Tian Laoshi Hong Shao Rou

19 Jan

As much as I love going to a fancy restaurant and fine dining, I’m also just as happy to go and eat at an average, everyday eatery. And I guess Chinese fast food could be classified as average and everyday for many Chinese people, much like I’d say eating at McDonalds or KFC is fairly average. But I’ve found one chain of fast food that I’m particularly hooked on. Tian Laoshi Hong shao rou (Mr Tian’s hong shao rou) is around the corner from my work. It’s always packed when I go in there, with people eating in and getting takeaway. Service is much like any other you’d expect from fast food places – brisk and without too many fancy graces, except they do thank you for dining there when you leave. You order from a girl at the till from the menu on the wall, get your receipt and give it to another girl at a separate counter, where she’ll call your order to the kitchen at the back.

Within a minute, your order is served up on a tray if you’re eating in or into a bag if you’ve chosen to eat back at your desk. I have to admit I haven’t been adventurous with this menu, because: a) I figure if he’s got hongshaorou in his name, it’s got to be good, and b) it is too good to try anything else.

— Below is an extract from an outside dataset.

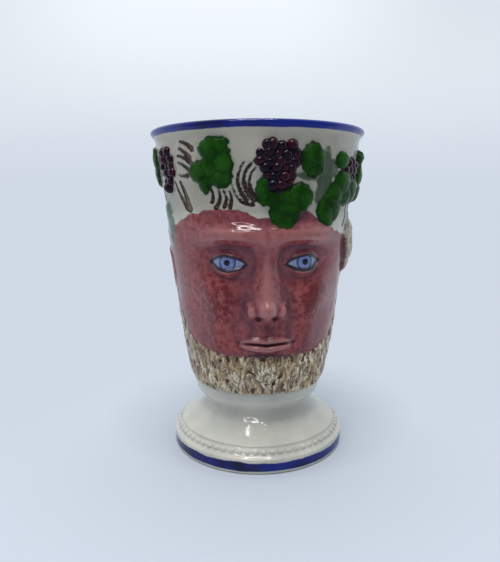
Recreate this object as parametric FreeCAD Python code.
# A footed pottery mug press-moulded as a bearded head under a vine wreath.
# One fired piece: a spreading hollow foot, a short neck, a tapering bowl whose wall carries the face,
# beard, ears, hair, vine leaves and grapes in relief, and a plain flared rim.
# Millimetres and degrees. +Z up, origin at the middle of the foot's underside, the face looks along -Y.
import FreeCAD
import Part
import math
import os

Vector = FreeCAD.Vector
UP = Vector(0, 0, 1)
FOOT_MIDDLE = Vector(0, 0, 0)

# Rim and bowl
mug_height = 127.0
rim_radius = 42.0
rim_thickness = 3.0
rim_flare_height = 5.5
lip_chamfer = 0.7
collar_radius = 40.0
rim_step = 0.3
wall_thickness = 4.2
floor_rise = 4.4
floor_thickness = 6.0
floor_rounding = 9.0
floor_bulge = 2.5

# Head
head_bottom_z = 24.4
head_bottom_radius = 26.0
beard_bottom_z = 27.6
beard_overhang = 0.9
chin_z = 31.0
wreath_bottom_z = 95.5
wreath_edge = 0.6

# Neck and foot
neck_radius = 22.2
neck_bottom_z = 15.0
neck_top_z = 20.1
foot_radius = 35.6
foot_chamfer = 0.8
foot_side_height = 5.4
bead_band_bevel = 1.2
shoulder_radius = 32.3
shoulder_z = 10.0
foot_dome_bulge = -0.7
foot_wall = 5.4
foot_ring_width = 4.6

# Relief heights above the bare wall
skin_lift = 0.4
jaw_relief = 0.8
brow_relief = 3.1
nose_relief = 8.4
eye_relief = 4.0
cheek_relief = 2.5
muzzle_relief = 2.2
lip_relief = 2.0
chin_relief = 2.6
beard_relief = 1.2
ear_relief = 1.5
hair_relief = 1.2
curl_relief = 3.4
leaf_relief = 2.0

# Beard, hair and ears
beard_lock_width = 5.6
hair_lock_width = 20.0
ear_turn = 84.0
ear_half_width = 4.2
curl_turn = 71.0
curl_half_height = 8.0

# Vine wreath
lobe_radius = 5.0
grape_radius = 2.0
grape_pitch = 3.3
bunch_rise = 0.6

# Fineness of the carved skin
face_edge = 60.0
nape_edge = 108.0
front_step = 3.8
side_step = 6.0
back_step = 10.3
row_step = 2.6
underside_step = 1.5
hollow_step = 6.0

# How far what is applied reaches into the wall, and how far the head's underside dives into the neck
bury = 2.2
underside_tuck = 0.5

collar_z = mug_height - rim_flare_height
wreath_height = collar_z - wreath_bottom_z
cup_floor_z = head_bottom_z + floor_rise


def wall_radius(z):
    """Radius of the bare bowl wall, a straight taper from the beard to the collar."""
    share = (z - head_bottom_z) / (collar_z - head_bottom_z)
    return head_bottom_radius + (collar_radius - head_bottom_radius) * share


# Face layout in a drawing manual's proportions: the eyes halfway up the head, the brow, the nose's base
# and the chin a third apart, five eye widths across the head, the mouth a third below the nose.
eye_z = (mug_height + chin_z) / 2
head_radius = wall_radius(eye_z)
eye_width = 2 * head_radius / 5
brow_z = eye_z + 0.62 * eye_width
nose_base_z = (brow_z + chin_z) / 2
third = brow_z - nose_base_z
mouth_z = nose_base_z - third / 3
lip_gap = third / 20
mouth_half_width = 0.75 * eye_width
beard_line_z = mouth_z - third / 5
ear_z = (brow_z + nose_base_z) / 2
ear_half_height = 0.42 * third
ear_across = head_radius * math.radians(ear_turn)
curl_across = head_radius * math.radians(curl_turn)


def hump(across, up, half_width, half_height):
    """A smooth rise of height 1 that fades out past the given half sizes."""
    return math.exp(-((across / half_width) ** 2) - (up / half_height) ** 2)


def ramp(value, low, high):
    """0 below low, 1 above high, smooth between."""
    share = min(1.0, max(0.0, (value - low) / (high - low)))
    return share * share * (3 - 2 * share)


def nose(across, z):
    """A ridge that widens and rises from between the brows, the round tip and a wing on each side."""
    down = (brow_z - z) / third
    rise = 0.05 + 0.26 * ramp(down, -0.2, 0.12) + 0.53 * ramp(down, 0.22, 0.86)
    half_width = eye_width * (0.28 + 0.08 * ramp(down, 0.3, 1.0))
    ridge = rise * (1 - ramp(down, 0.94, 1.08)) * math.exp(-((across / half_width) ** 2))
    up = z - nose_base_z
    tip = hump(across, up - 0.155 * third, 0.285 * eye_width, 0.14 * third)
    wing = 0.54 * hump(across - 0.35 * eye_width, up - 0.11 * third, 0.23 * eye_width, 0.125 * third)
    return nose_relief * max(ridge, tip, wing)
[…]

It's so good even the Chinese sometimes use spoons to eat it more quickly

Hong shao rou (red cooked pork) is pork belly cooked in soy sauce, to give it a very dark colour. Star anise and Shaoxing wine can be used, as can sugar, cinnamon, chillies or ginger. The pork must be cooked in a pressure cooker or overnight, because the meat is just so tender, and the fat (of which I must admit, there is a fair bit of as it’s pork belly) so tasty and divine but I do limit myself to it when I come here.

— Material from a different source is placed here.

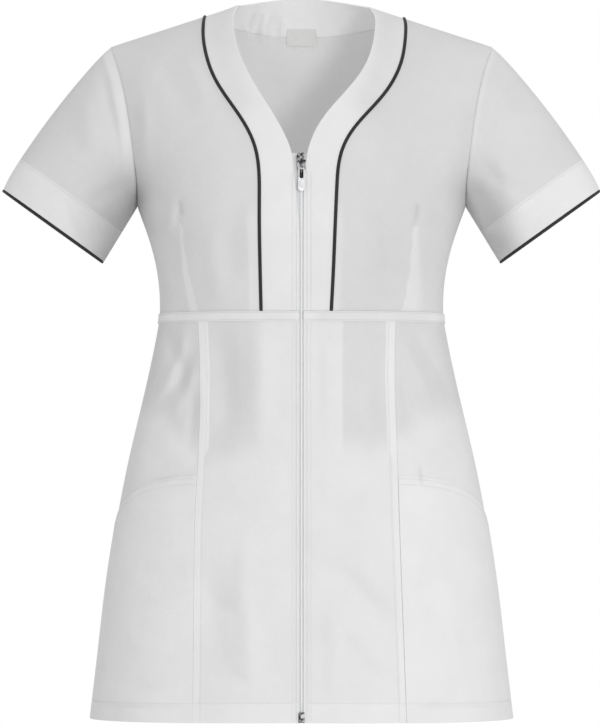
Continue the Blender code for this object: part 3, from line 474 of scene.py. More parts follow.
def away(x, z, line):
    """Distance of each point from a line, and how far along the line it is nearest."""
    corners = np.array(line, dtype=float)
    lengths = np.linalg.norm(np.diff(corners, axis=0), axis=1)
    starts = np.concatenate([[0.0], np.cumsum(lengths)])
    near = np.full(x.shape, np.inf)
    along = np.zeros(x.shape)
    for first, second, start, length in zip(corners[:-1], corners[1:], starts, lengths):
        way = (second - first) / length
        reach = np.clip((x - first[0]) * way[0] + (z - first[1]) * way[1], 0.0, length)
        gap = np.hypot(x - first[0] - reach * way[0], z - first[1] - reach * way[1])
        closer = gap < near
        near = np.where(closer, gap, near)
        along = np.where(closer, (start + reach) / starts[-1], along)
    return near, along


def across_at(line, z):
    """Place across of a seam line at each height."""
    corners = np.array(sorted(line, key=lambda corner: corner[1]))
    return np.interp(z, corners[:, 1], corners[:, 0])


# Folds and doubled cloth

def fold_height(x, z, folds):
    """Sum of the folds' heights at each point, each one tapered to its ends."""
    height = np.zeros(x.shape)
    for fold in folds:
        near, along = away(x, z, fold.line)
        taper = np.sin(np.pi * np.clip(along, FOLD_END, 1.0 - FOLD_END)) ** FOLD_TAPER
        height += fold.rise * taper * np.exp(-(near / fold.width) ** 2)
    return height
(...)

A mound of rice sits in the middle of the plate, with the pork belly pieces on the side, some pork sauce over the top of the rice, half a tea-soaked egg, some flash-fried vegetables such as cabbage, carrots, black fungus mushroom etc (see, you can feel slightly healthy eating this!) and a delicious little seaweed-type pickle on the side. In all, it makes for a perfect lunch.

I’ll often get it with a bowl of babaozhou on the side, which makes me feel even healthier, especially as my colleagues who I eat here with told me about the properties of the congee and how good it is for me.

Apparently hong shao rou was Chairman Mao’s favourite dish. It’s easy to understand why, and I’ve only eaten it from a fast food chain! Although I do think we had something similar in Shanghai at our Christmas Day lunch, a slow-cooked red pork with apple and dates. But that’s for another post!